| Aim of the task |
Take the data below and repeat it exactly.

| Dataset extract |
>>>>
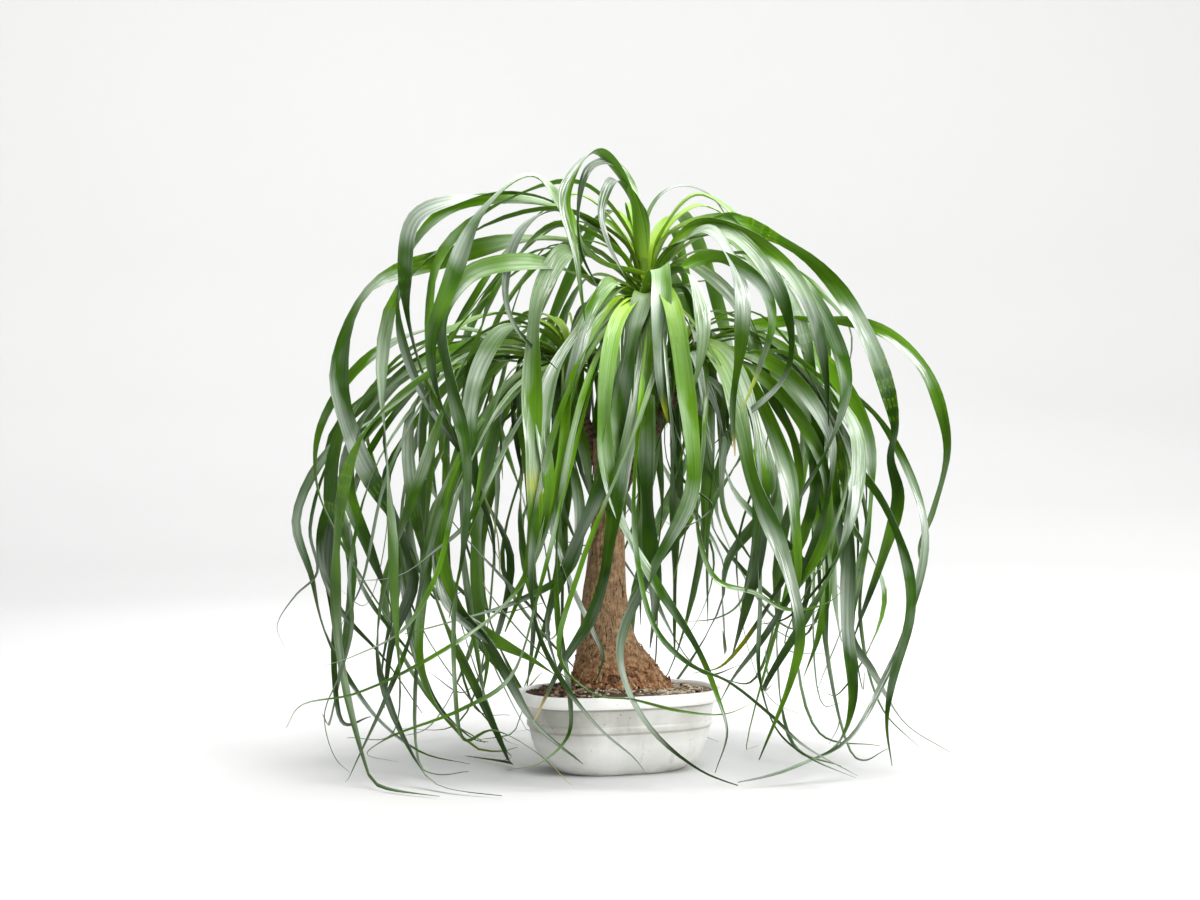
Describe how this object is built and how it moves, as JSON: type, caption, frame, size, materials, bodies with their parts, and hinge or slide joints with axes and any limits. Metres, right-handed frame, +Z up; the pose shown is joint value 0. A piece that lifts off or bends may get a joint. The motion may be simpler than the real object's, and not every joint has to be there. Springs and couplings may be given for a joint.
{
  "type": "potted ponytail palm",
  "caption": "Ponytail palm with a swollen trunk, a cut stump and three arching heads of strap leaves, growing in soil in an oval white plastic planter.",
  "frame": {"origin": "centre of the pot's foot, on the surface that the pot stands on", "axes": "+Z up along the trunk, -Y towards the plant's front, +X to the right seen from the front; the pot's long side is turned 18 degrees from +X towards +Y"},
  "size_m": [0.6583, 0.461, 0.6099],
  "materials": {
    "white_plastic": "satin",
    "soil": "matte",
    "bark": "matte",
    "leaf": "satin"
  },
  "bodies": {
    "root": {"pot": "white_plastic", "soil": "soil", "trunk": "bark", "leaves_top": "leaf", "leaves_left": "leaf", "leaves_right": "leaf"}
  },
  "joints": []
}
<<<<
| Answer to this exercise |
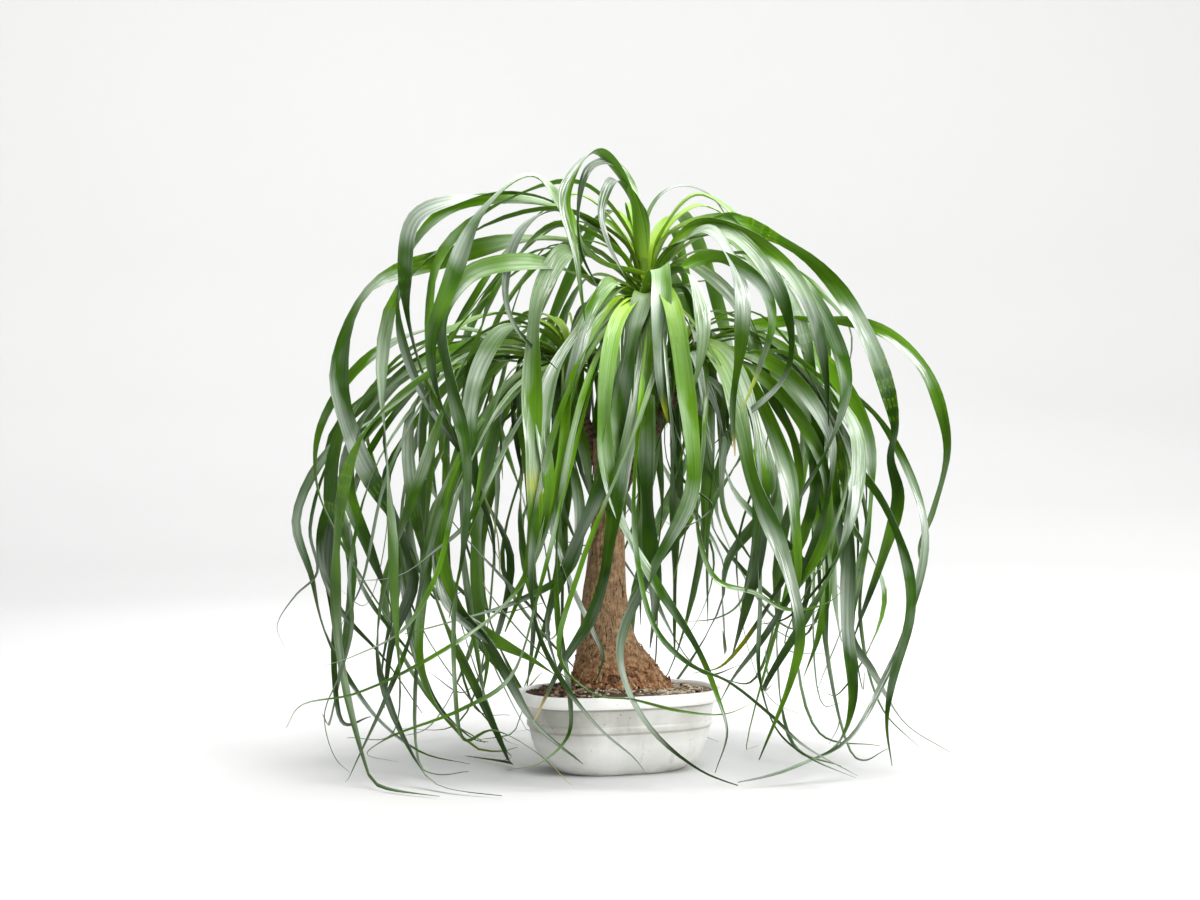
Describe how this object is built and how it moves, as JSON: type, caption, frame, size, materials, bodies with their parts, and hinge or slide joints with axes and any limits. Metres, right-handed frame, +Z up; the pose shown is joint value 0. A piece that lifts off or bends may get a joint. The motion may be simpler than the real object's, and not every joint has to be there. Springs and couplings may be given for a joint.
{
  "type": "potted ponytail palm",
  "caption": "Ponytail palm with a swollen trunk, a cut stump and three arching heads of strap leaves, growing in soil in an oval white plastic planter.",
  "frame": {"origin": "centre of the pot's foot, on the surface that the pot stands on", "axes": "+Z up along the trunk, -Y towards the plant's front, +X to the right seen from the front; the pot's long side is turned 18 degrees from +X towards +Y"},
  "size_m": [0.6583, 0.461, 0.6099],
  "materials": {
    "white_plastic": "satin",
    "soil": "matte",
    "bark": "matte",
    "leaf": "satin"
  },
  "bodies": {
    "root": {"pot": "white_plastic", "soil": "soil", "trunk": "bark", "leaves_top": "leaf", "leaves_left": "leaf", "leaves_right": "leaf"}
  },
  "joints": []
}